Вскипятили воду, выпили по кружке кипятку — согрелись, только есть хочется. Порцию мяса пришлось сократить чуть ли не наполовину — часть убитых лошадей была использована для баррикад. Хоть бы табак был, все заморили бы червяка.
Ненасытная смерть костлявой рукой гасит все новые и новые жизни. Сегодня ночью умер еще один раненый товарищ. Его передали в распоряжение Жолнина — на баррикады. На освободившееся место положили другого — ранило, когда таскал снег.
Красноармейцы больше молчат. Но сегодня к раненым зашел военком отряда Кропачев — бойцы просто называют его Мишей. Пробыв всю ночь в окопах, утром он зашел в хотон, улегся между ранеными, начал беседовать. Потом рассказал какой-то эпизод из гражданской войны. Завязался разговор. У каждого было что вспомнить. Каждый не раз побывал в боях, видел смерть, испытал голод, холод. Начались воспоминания.
— В 1918 году я был в Красной гвардии, — заговорил красноармеец Андросов. — Когда пала Советская власть в Сибири, попал в руки белых.

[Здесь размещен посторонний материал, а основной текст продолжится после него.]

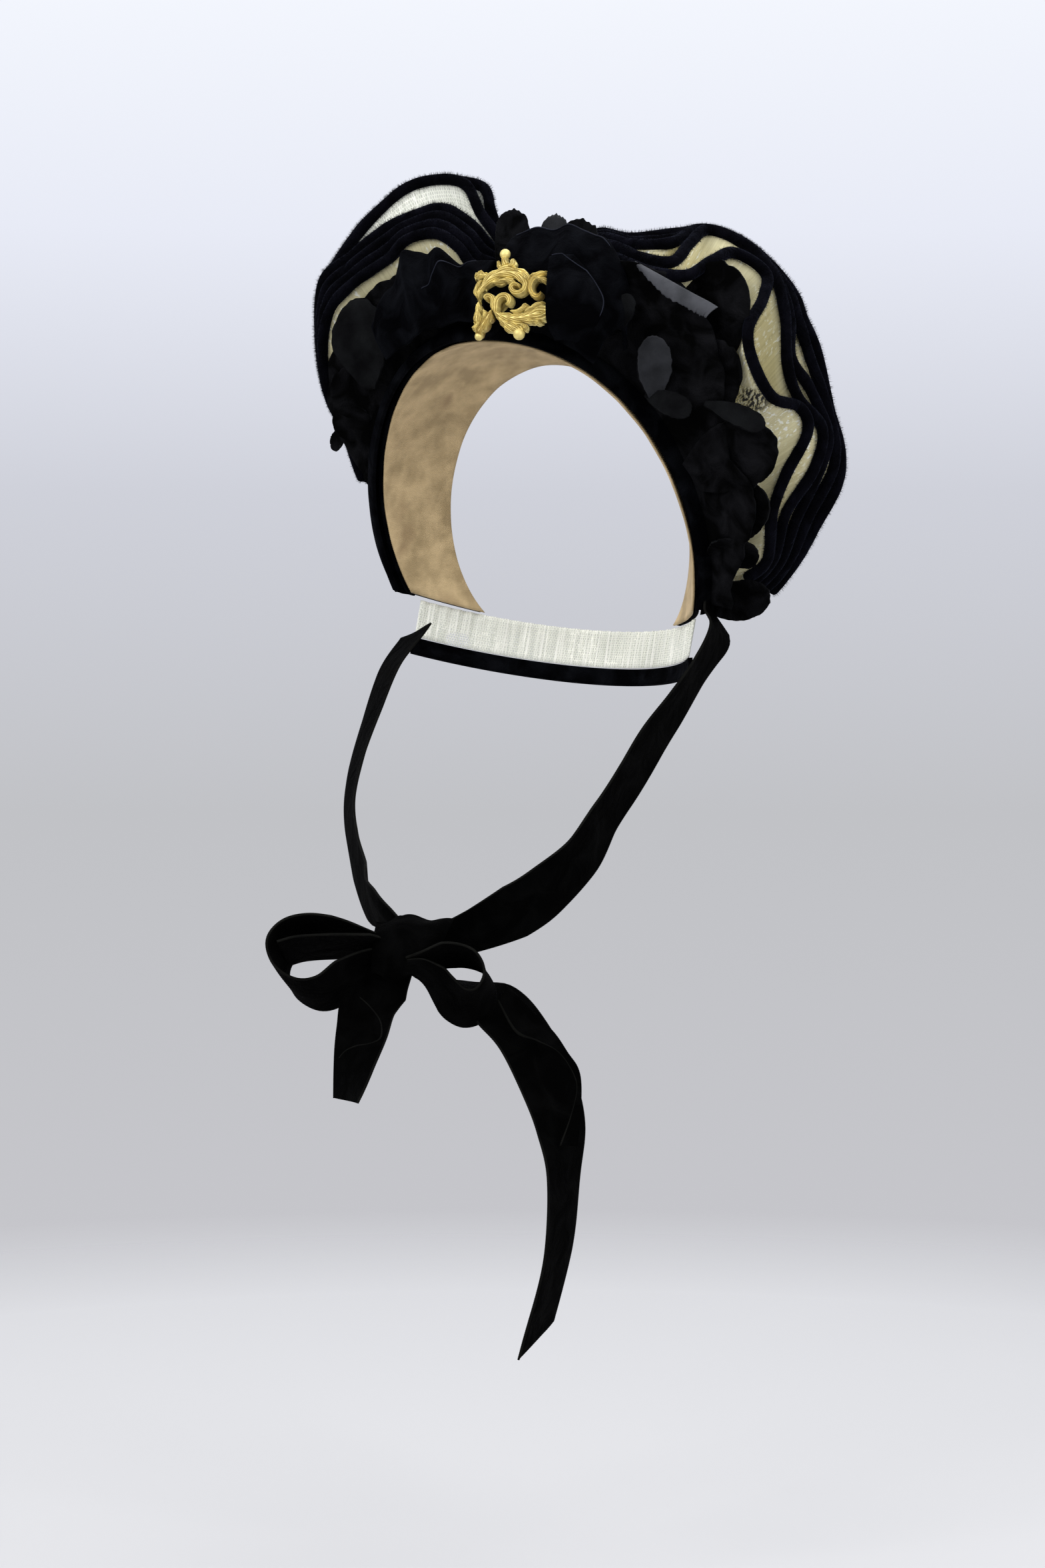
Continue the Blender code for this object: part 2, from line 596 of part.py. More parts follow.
make_crown(bonnet_frame)
make_ruffles(bonnet_frame)
make_lobe("bow_lobe_right", LOBE_RIGHT, bonnet_frame)
make_lobe("bow_lobe_left", LOBE_LEFT, bonnet_frame)
make_ornament(bonnet_frame)
make_petals(bonnet_frame)
make_nape(bonnet_frame)
make_ribbons(ribbon_frame)
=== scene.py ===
"""Half bonnet of black velvet with net ruffles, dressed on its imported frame. Metres, +Z up.

Shapes are told in mm and degrees, and MM turns them to metres. The studio's sizes, the cuts' flat sizes
and areas, and the patterns' scales are in metres."""
import math
import random

import bmesh
import bpy
from mathutils import Euler, Matrix, Vector, noise


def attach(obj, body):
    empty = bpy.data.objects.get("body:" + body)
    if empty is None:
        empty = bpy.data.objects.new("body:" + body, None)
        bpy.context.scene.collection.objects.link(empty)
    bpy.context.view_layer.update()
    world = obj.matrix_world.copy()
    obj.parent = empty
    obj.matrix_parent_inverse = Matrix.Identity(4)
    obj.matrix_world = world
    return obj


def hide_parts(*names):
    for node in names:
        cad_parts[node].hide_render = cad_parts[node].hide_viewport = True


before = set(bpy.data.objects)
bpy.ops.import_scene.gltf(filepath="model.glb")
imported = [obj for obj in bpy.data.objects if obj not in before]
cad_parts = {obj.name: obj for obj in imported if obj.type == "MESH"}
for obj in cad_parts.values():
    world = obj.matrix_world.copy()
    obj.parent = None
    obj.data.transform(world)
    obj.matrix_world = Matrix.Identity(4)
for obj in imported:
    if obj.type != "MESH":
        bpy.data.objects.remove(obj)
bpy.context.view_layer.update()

# Studio: the camera stands level, at the height of the chin ribbon, before a paper backdrop that is
# bluish white above and grey behind the ribbons. The floor is light grey, and three soft lights stand
# in front, at the side and above.
MM = 0.001
CAMERA_PLACE = (0.6106, -1.1520, -0.1963)
CAMERA_TURN = 28.0
CAMERA_LENS = 67.65
FLOOR_HEIGHT = -0.524
FLOOR_RADIUS = 1.1
FLOOR_FADES_FROM = 0.8
LIGHTS_AIM = Vector((0.0, 0.0, -0.05))


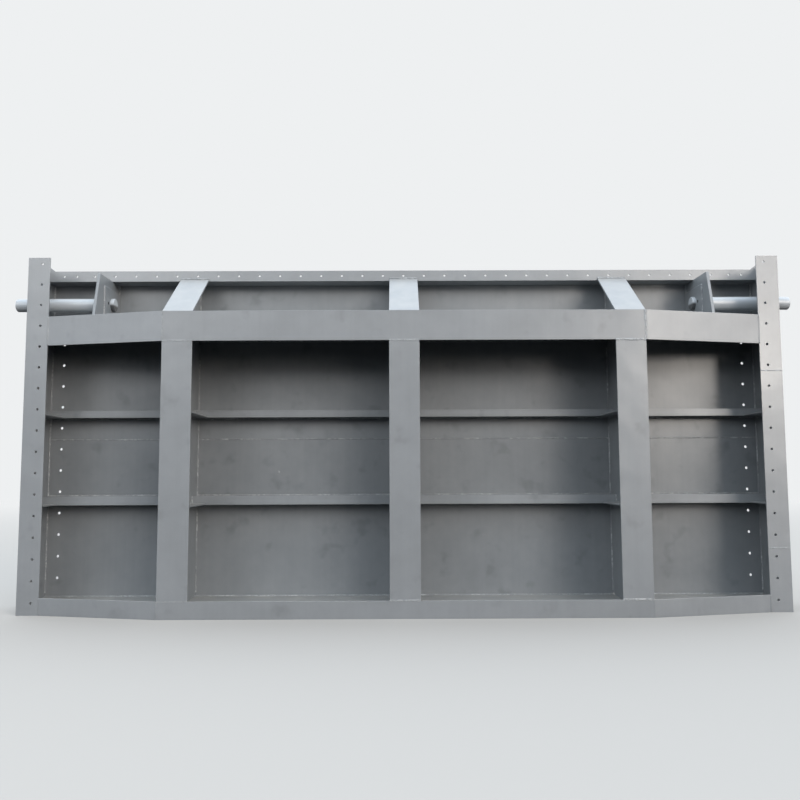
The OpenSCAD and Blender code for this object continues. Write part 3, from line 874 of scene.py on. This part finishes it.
def lug_runs():
    """The places of the welds along the feet and backs of the lugs and round the cheeks."""
    for name, side in ENDS.items():
        x0, y0, z0, x1, y1, z1 = box_of(name + "_lug_plate")
        inner, outer = sorted((x0, x1), key=abs)
        for x, way in ((inner, -side), (outer, side)):
            yield (x, y0, z0), (x, y1 - COPE, z0), (way, 0, 0), UP
            yield (x, y1, z0 + COPE), (x, y1, z1), (way, 0, 0), TO_FRONT
        _, front, _, _, _, top = box_of(name + "_lug_cheek")
        yield (inner, front, z0), (inner, front, top), (-side, 0, 0), TO_FRONT
        yield (inner, front, top), (inner, y1, top), (-side, 0, 0), UP


def slope_runs():
    """The places of the welds between the girders' sloping flanges and the top seal plate."""
    for girder in GIRDERS:
        x0, y0, z0, x1, y1, z1 = box_of(girder + "_girder_top_flange")
        yield (x0, y1, z1), (x1, y1, z1), (0, y0 - y1, z0 - z1), (0, z0 - z1, y1 - y0)


def shaft_rings():
    """The rings of weld round the shafts, at the lugs and at both faces of the end webs."""
    for name in ENDS:
        _, y0, z0, _, y1, z1 = box_of(name + "_lifting_shaft")
        lug_outer = max(sides_of(name + "_lug_plate"), key=abs)
        for x in (lug_outer, *sides_of(name + "_end_web")):
            bpy.ops.object.select_all(action="DESELECT")
            bpy.ops.mesh.primitive_torus_add(location=(x, (y0 + y1) / 2, (z0 + z1) / 2),
                rotation=(0, math.pi / 2, 0), major_segments=60, minor_segments=10,
                major_radius=(y1 - y0) / 2, minor_radius=RING_RADIUS)
            bpy.ops.object.transform_apply(location=True, rotation=True, scale=False)
            yield bpy.context.object


print(len(list(lug_runs())), "runs on the lugs and", len(list(slope_runs())), "on the sloping flanges")

# %% [markdown]
# Each group of runs is joined into one piece and roughened as a whole. A displace modifier with a cloud
# texture makes the beads swell and shrink over a few centimetres, because a hand-laid weld is never
# the same width for long. The welds of the strips lie open to the weather and to the eye, so they have the
# paint of the flanges.

# %% Join and roughen the welds
LUMP_LENGTH = 35 * MM
LUMP_HEIGHT = 3.5 * MM


def weld_piece(name, runs, finish="weld_paint"):
    """One piece made of all the runs of a group, roughened, painted and put on the leaf."""
    bpy.ops.object.select_all(action="DESELECT")
    for run in runs:
        run.select_set(True)
    bpy.context.view_layer.objects.active = runs[0]
    bpy.ops.object.join()
    piece = bpy.context.object
    piece.name = piece.data.name = name
    clouds = bpy.data.textures.new(name + " lumps", "CLOUDS")
    clouds.noise_scale = LUMP_LENGTH
    lumps = piece.modifiers.new("lumps", "DISPLACE")
    lumps.texture = clouds
    lumps.texture_coords = "LOCAL"
    lumps.strength = LUMP_HEIGHT
    lumps.mid_level = 0.5
    bpy.ops.object.modifier_apply(modifier=lumps.name)
    bpy.ops.object.shade_smooth()
    piece.data.materials.append(FINISHES[finish])
    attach(piece, "root")
    print(name, len(runs), "runs,", len(piece.data.polygons), "faces")


PLACES = {
    "skin_welds": skin_runs,
    "flange_welds": flange_runs,
    "rib_welds": rib_runs,
    "stiffener_welds": stiffener_runs,
    "butt_welds": butt_runs,
    "lug_welds": lug_runs,
    "slope_welds": slope_runs,
}
for name, places in PLACES.items():
    weld_piece(name, [fillet(*place) for place in places()])
weld_piece("strip_welds", [fillet(*place) for place in strip_runs()], "flange_paint")
weld_piece("shaft_welds", list(shaft_rings()))
bpy.data.objects.remove(ripple)

# %% [markdown]
# The dressed leaf has to keep the size of the imported steelwork. The view layer is updated, because the
# box of a piece that was just joined is out of date until then.

# %% Update the view layer
bpy.context.view_layer.update()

Били меня до того, что я терял сознание. Японцы едва не закололи. Все это вытерпел, вынес. Потом мне удалось бежать. Из Читы я пробрался на станцию Оловянную и поступил на работу в депо. Тут же, при станции, был большой поселок, где жило большинство рабочих и служащих. Когда крепчали забайкальские морозы, не помню то ли в ноябре, то ли в декабре, к нам прибыл эшелон казаков-семеновцев.